>> Begin Stored data
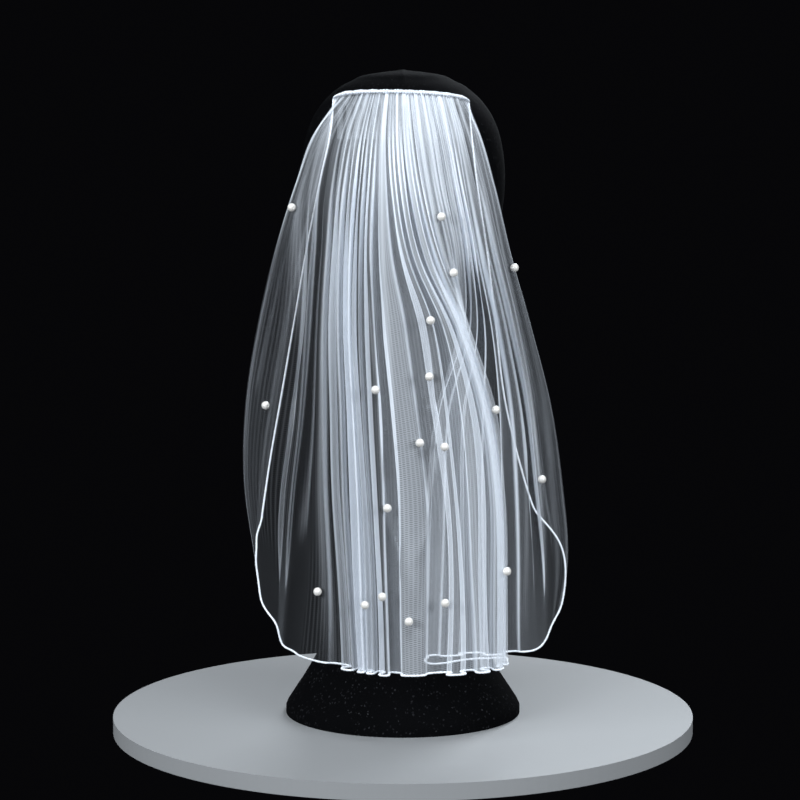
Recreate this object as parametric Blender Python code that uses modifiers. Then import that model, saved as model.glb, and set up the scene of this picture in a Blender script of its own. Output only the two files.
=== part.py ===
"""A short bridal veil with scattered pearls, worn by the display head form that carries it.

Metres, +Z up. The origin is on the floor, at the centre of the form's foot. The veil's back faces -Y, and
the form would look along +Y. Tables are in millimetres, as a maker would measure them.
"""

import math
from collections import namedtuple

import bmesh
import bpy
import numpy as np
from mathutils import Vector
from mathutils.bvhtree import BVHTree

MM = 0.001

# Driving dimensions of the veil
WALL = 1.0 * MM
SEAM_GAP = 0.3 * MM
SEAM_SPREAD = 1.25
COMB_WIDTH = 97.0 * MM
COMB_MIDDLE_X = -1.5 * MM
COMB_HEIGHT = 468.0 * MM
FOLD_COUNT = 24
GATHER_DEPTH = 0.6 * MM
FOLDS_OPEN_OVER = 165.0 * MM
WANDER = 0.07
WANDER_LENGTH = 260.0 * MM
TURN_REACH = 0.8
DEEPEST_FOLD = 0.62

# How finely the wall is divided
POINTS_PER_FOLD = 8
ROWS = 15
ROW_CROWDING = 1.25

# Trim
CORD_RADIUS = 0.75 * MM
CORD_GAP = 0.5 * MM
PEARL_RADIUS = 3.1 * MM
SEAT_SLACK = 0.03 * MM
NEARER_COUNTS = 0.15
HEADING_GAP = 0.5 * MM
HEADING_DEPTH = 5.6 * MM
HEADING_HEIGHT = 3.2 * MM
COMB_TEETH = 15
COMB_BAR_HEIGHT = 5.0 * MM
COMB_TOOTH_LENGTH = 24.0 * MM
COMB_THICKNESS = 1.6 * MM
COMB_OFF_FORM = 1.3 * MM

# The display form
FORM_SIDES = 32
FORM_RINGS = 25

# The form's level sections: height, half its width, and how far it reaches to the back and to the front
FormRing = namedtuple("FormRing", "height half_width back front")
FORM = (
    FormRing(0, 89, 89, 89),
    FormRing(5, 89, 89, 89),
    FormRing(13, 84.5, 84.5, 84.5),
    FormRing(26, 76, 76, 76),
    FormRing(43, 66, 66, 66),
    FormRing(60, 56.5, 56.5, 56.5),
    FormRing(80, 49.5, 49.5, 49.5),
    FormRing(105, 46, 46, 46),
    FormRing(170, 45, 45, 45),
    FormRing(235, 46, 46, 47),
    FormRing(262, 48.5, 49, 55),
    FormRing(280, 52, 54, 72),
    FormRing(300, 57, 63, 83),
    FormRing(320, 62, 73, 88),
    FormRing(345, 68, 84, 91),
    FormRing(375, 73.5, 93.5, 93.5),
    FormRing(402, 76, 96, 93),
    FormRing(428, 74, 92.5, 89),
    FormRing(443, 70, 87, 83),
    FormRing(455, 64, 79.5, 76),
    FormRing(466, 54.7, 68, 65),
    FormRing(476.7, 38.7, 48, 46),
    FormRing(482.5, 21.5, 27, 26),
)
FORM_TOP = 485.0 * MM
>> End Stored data
◆ Instruction:
Copy all the lines, exactly.

◆ Task response:
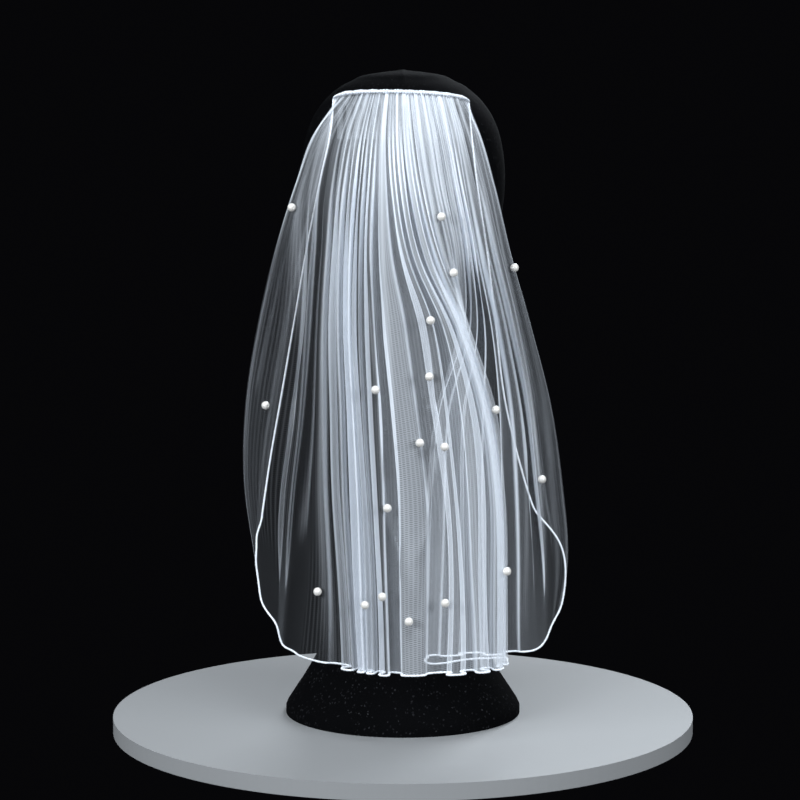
Recreate this object as parametric Blender Python code that uses modifiers. Then import that model, saved as model.glb, and set up the scene of this picture in a Blender script of its own. Output only the two files.
=== part.py ===
"""A short bridal veil with scattered pearls, worn by the display head form that carries it.

Metres, +Z up. The origin is on the floor, at the centre of the form's foot. The veil's back faces -Y, and
the form would look along +Y. Tables are in millimetres, as a maker would measure them.
"""

import math
from collections import namedtuple

import bmesh
import bpy
import numpy as np
from mathutils import Vector
from mathutils.bvhtree import BVHTree

MM = 0.001

# Driving dimensions of the veil
WALL = 1.0 * MM
SEAM_GAP = 0.3 * MM
SEAM_SPREAD = 1.25
COMB_WIDTH = 97.0 * MM
COMB_MIDDLE_X = -1.5 * MM
COMB_HEIGHT = 468.0 * MM
FOLD_COUNT = 24
GATHER_DEPTH = 0.6 * MM
FOLDS_OPEN_OVER = 165.0 * MM
WANDER = 0.07
WANDER_LENGTH = 260.0 * MM
TURN_REACH = 0.8
DEEPEST_FOLD = 0.62

# How finely the wall is divided
POINTS_PER_FOLD = 8
ROWS = 15
ROW_CROWDING = 1.25

# Trim
CORD_RADIUS = 0.75 * MM
CORD_GAP = 0.5 * MM
PEARL_RADIUS = 3.1 * MM
SEAT_SLACK = 0.03 * MM
NEARER_COUNTS = 0.15
HEADING_GAP = 0.5 * MM
HEADING_DEPTH = 5.6 * MM
HEADING_HEIGHT = 3.2 * MM
COMB_TEETH = 15
COMB_BAR_HEIGHT = 5.0 * MM
COMB_TOOTH_LENGTH = 24.0 * MM
COMB_THICKNESS = 1.6 * MM
COMB_OFF_FORM = 1.3 * MM

# The display form
FORM_SIDES = 32
FORM_RINGS = 25

# The form's level sections: height, half its width, and how far it reaches to the back and to the front
FormRing = namedtuple("FormRing", "height half_width back front")
FORM = (
    FormRing(0, 89, 89, 89),
    FormRing(5, 89, 89, 89),
    FormRing(13, 84.5, 84.5, 84.5),
    FormRing(26, 76, 76, 76),
    FormRing(43, 66, 66, 66),
    FormRing(60, 56.5, 56.5, 56.5),
    FormRing(80, 49.5, 49.5, 49.5),
    FormRing(105, 46, 46, 46),
    FormRing(170, 45, 45, 45),
    FormRing(235, 46, 46, 47),
    FormRing(262, 48.5, 49, 55),
    FormRing(280, 52, 54, 72),
    FormRing(300, 57, 63, 83),
    FormRing(320, 62, 73, 88),
    FormRing(345, 68, 84, 91),
    FormRing(375, 73.5, 93.5, 93.5),
    FormRing(402, 76, 96, 93),
    FormRing(428, 74, 92.5, 89),
    FormRing(443, 70, 87, 83),
    FormRing(455, 64, 79.5, 76),
    FormRing(466, 54.7, 68, 65),
    FormRing(476.7, 38.7, 48, 46),
    FormRing(482.5, 21.5, 27, 26),
)
FORM_TOP = 485.0 * MM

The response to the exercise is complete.